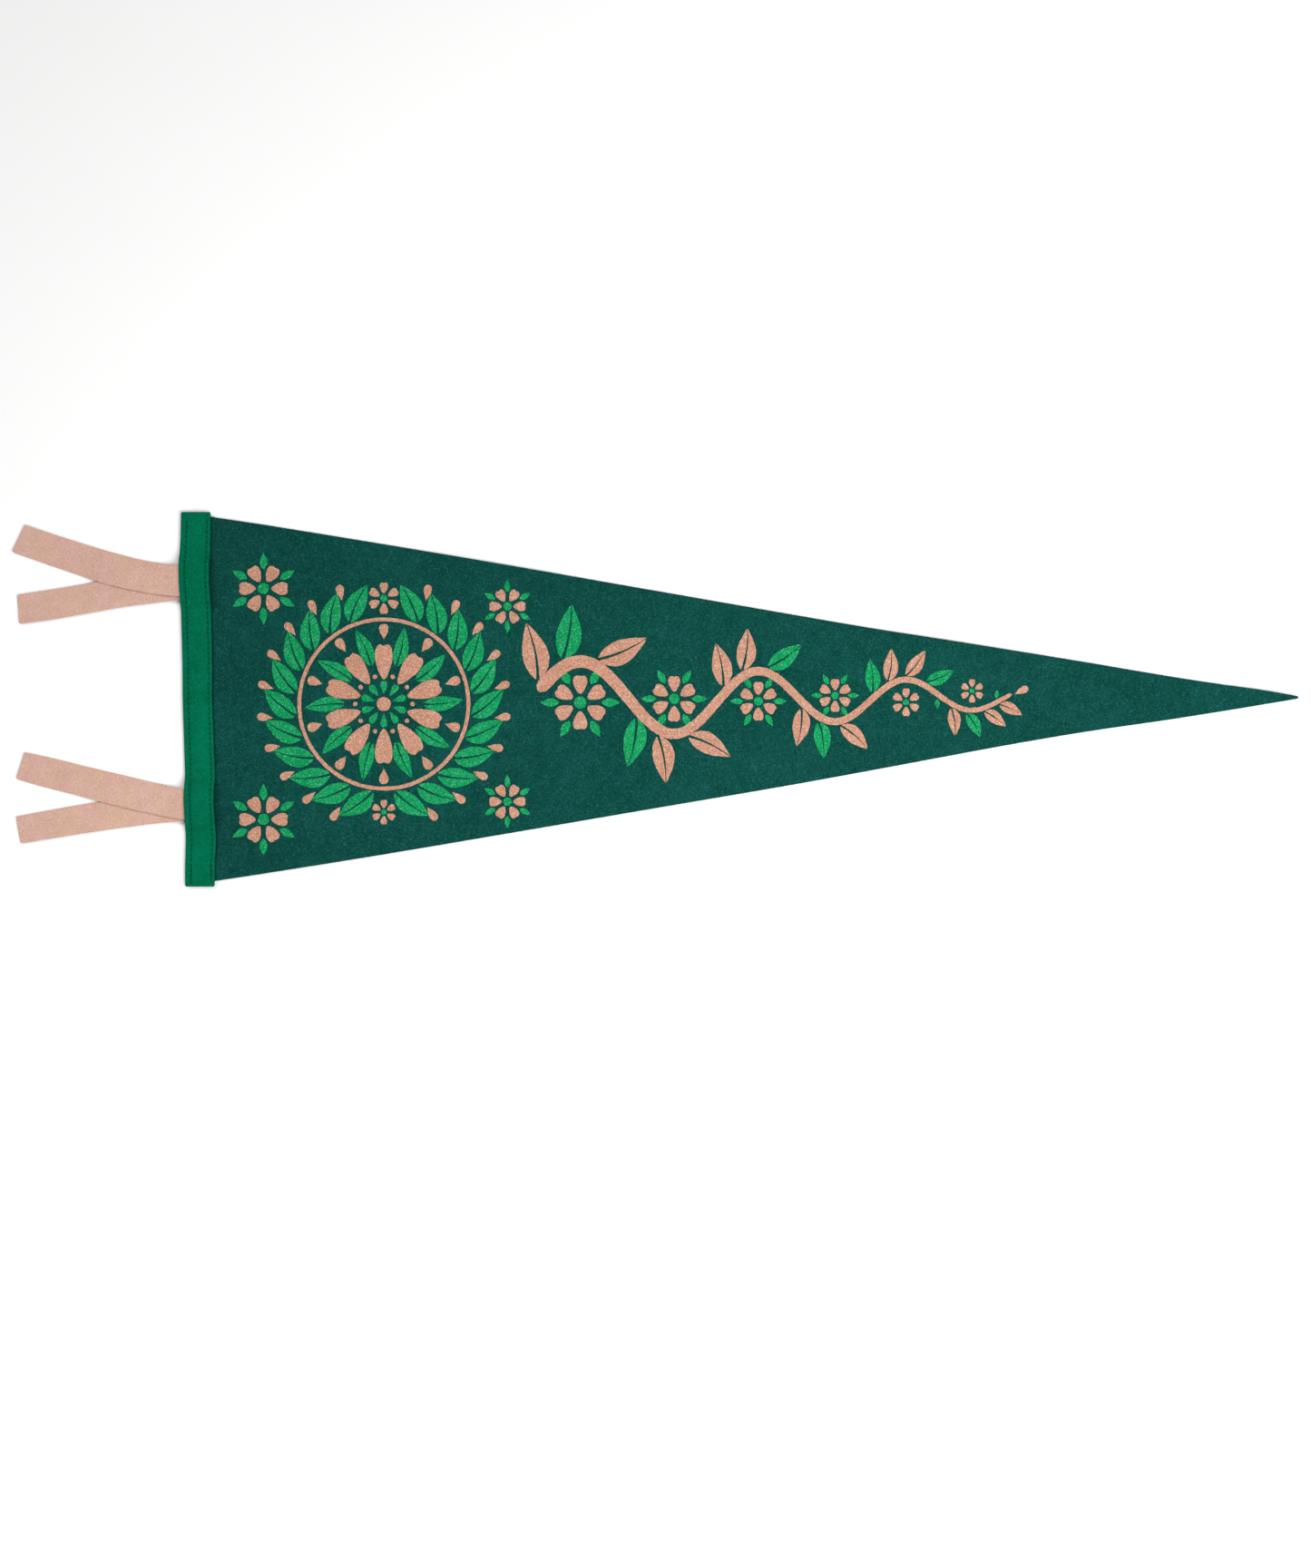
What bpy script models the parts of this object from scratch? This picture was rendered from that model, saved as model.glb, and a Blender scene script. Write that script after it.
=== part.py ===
"""A felt pennant lying face up: a long triangle, a heading band and two folded ties.

X runs from the hoist to the point, Y along the hoist and Z up. The origin is on the
back of the cloth, in the middle of the hoist, on the surface that the pennant lies on.
The sizes and tables here are in millimetres, and the meshes are in metres.
"""

from bisect import bisect_right
from math import atan, cos, hypot, pi, radians, sin, sqrt, tan
from typing import NamedTuple

import bmesh
import bpy
import numpy as np

MM = 0.001

# Pieces that touch are kept this far apart.
GAP = 0.3

# The triangle: its corners, its thickness and how finely it is divided.
HOIST_X = -8.2
HOIST_LEAN = 0.0125
HOIST_HALF = 115.0
POINT_X = 676.2
POINT_Y = 0.5
POINT_ROUNDING = 0.9
BODY_THICK = 1.2
BODY_COLUMNS = 24
POINT_STEPS = (18.0, 10.0, 5.0, 2.2, 0.9, 0.3)

# The heading band, centred on the hoist.
BAND_TOP = 115.0
BAND_BOTTOM = -115.3
BAND_THICK = 1.2
BAND_STEP = 3.6
BAND_SWELL_LEVEL = 1.3
BAND_SWELL_RUN = 7.0

# The ties: strips folded in two, with the fold under the band.
TIE_THICK = 1.1
CREASE_X = 3.0
TIE_STEP = 5.0
TIE_ACROSS = 6
FOLD_STEPS = 4
FOLD_STRAIGHT_RUN = 9.0
HEADING_REACH = 1.0
TIE_DROP_LEVEL = 1.5
TIE_DROP_RUN = 13.0
TIE_SPREAD_LEVEL = 0.9
TIE_SPREAD_RUN = 8.0
CUT_SKEW_RUN = 10.0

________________

Stated goal: Repeat the lines above exactly.

Expected answer:
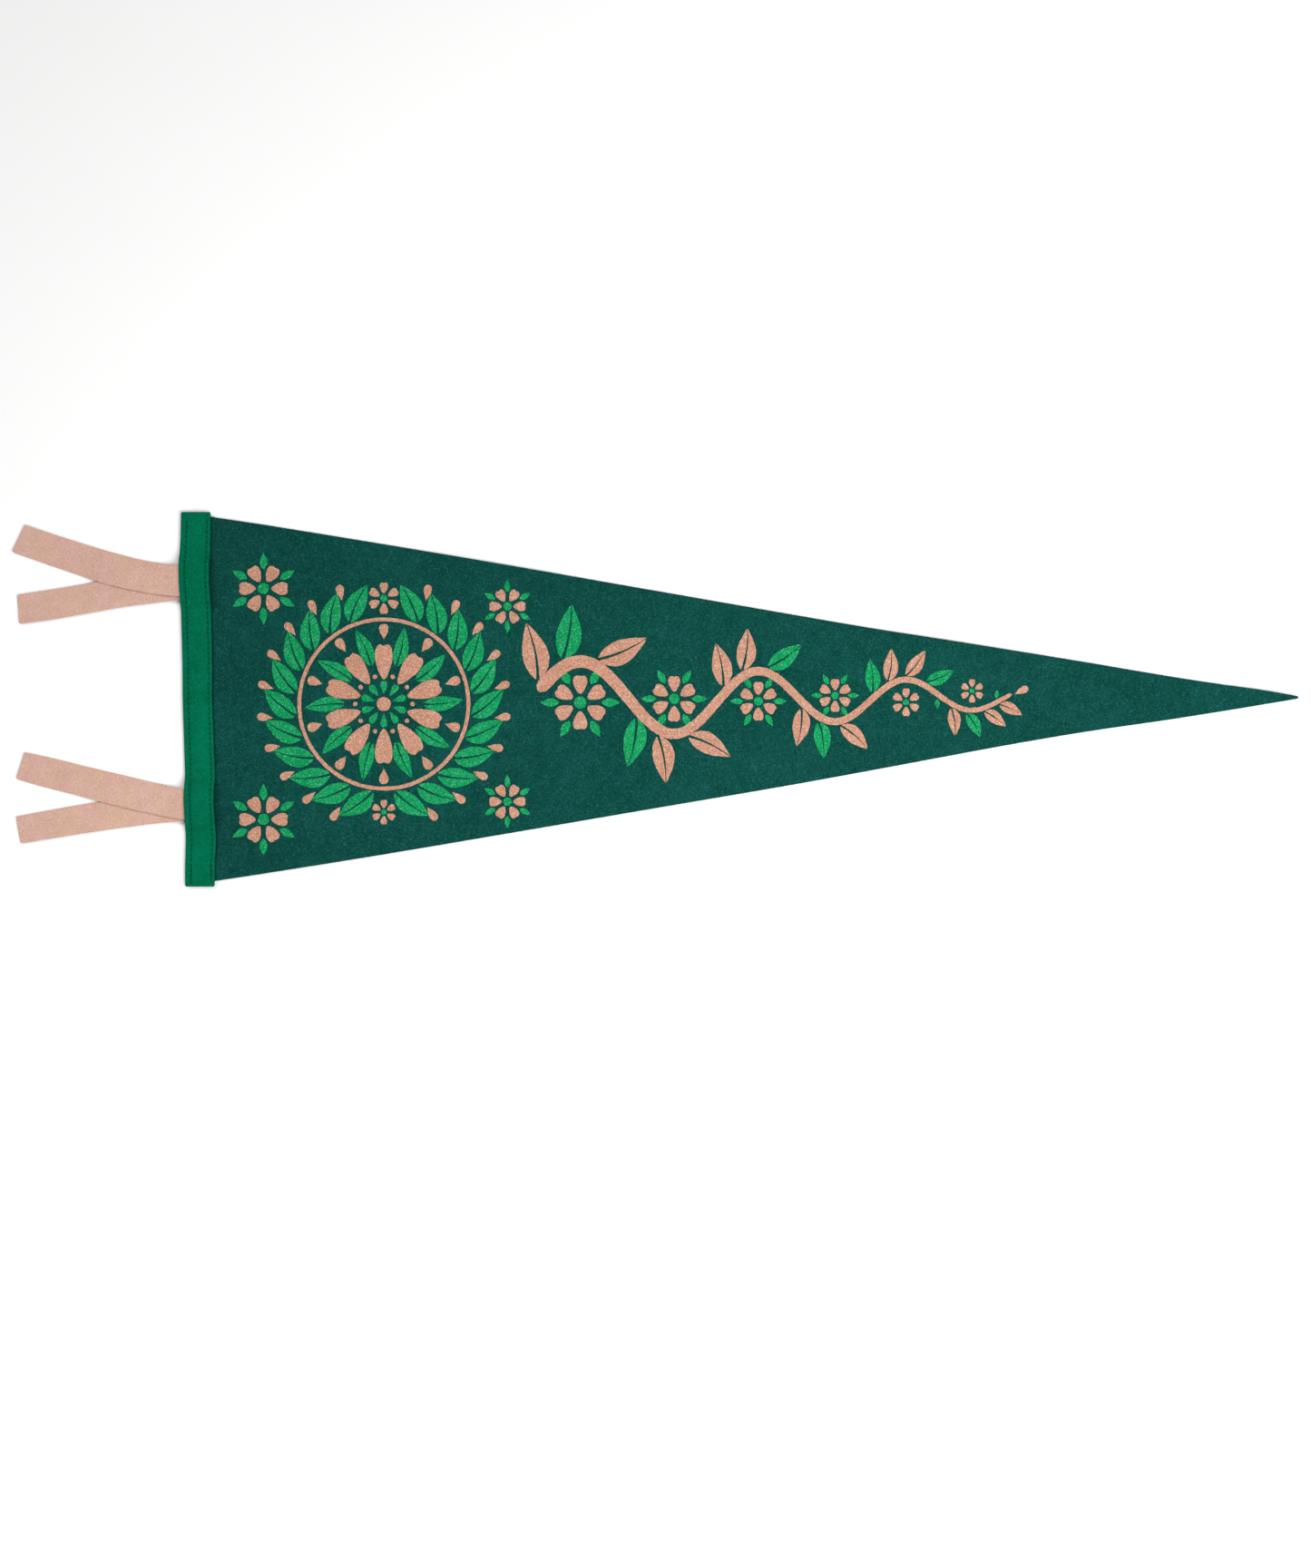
What bpy script models the parts of this object from scratch? This picture was rendered from that model, saved as model.glb, and a Blender scene script. Write that script after it.
=== part.py ===
"""A felt pennant lying face up: a long triangle, a heading band and two folded ties.

X runs from the hoist to the point, Y along the hoist and Z up. The origin is on the
back of the cloth, in the middle of the hoist, on the surface that the pennant lies on.
The sizes and tables here are in millimetres, and the meshes are in metres.
"""

from bisect import bisect_right
from math import atan, cos, hypot, pi, radians, sin, sqrt, tan
from typing import NamedTuple

import bmesh
import bpy
import numpy as np

MM = 0.001

# Pieces that touch are kept this far apart.
GAP = 0.3

# The triangle: its corners, its thickness and how finely it is divided.
HOIST_X = -8.2
HOIST_LEAN = 0.0125
HOIST_HALF = 115.0
POINT_X = 676.2
POINT_Y = 0.5
POINT_ROUNDING = 0.9
BODY_THICK = 1.2
BODY_COLUMNS = 24
POINT_STEPS = (18.0, 10.0, 5.0, 2.2, 0.9, 0.3)

# The heading band, centred on the hoist.
BAND_TOP = 115.0
BAND_BOTTOM = -115.3
BAND_THICK = 1.2
BAND_STEP = 3.6
BAND_SWELL_LEVEL = 1.3
BAND_SWELL_RUN = 7.0

# The ties: strips folded in two, with the fold under the band.
TIE_THICK = 1.1
CREASE_X = 3.0
TIE_STEP = 5.0
TIE_ACROSS = 6
FOLD_STEPS = 4
FOLD_STRAIGHT_RUN = 9.0
HEADING_REACH = 1.0
TIE_DROP_LEVEL = 1.5
TIE_DROP_RUN = 13.0
TIE_SPREAD_LEVEL = 0.9
TIE_SPREAD_RUN = 8.0
CUT_SKEW_RUN = 10.0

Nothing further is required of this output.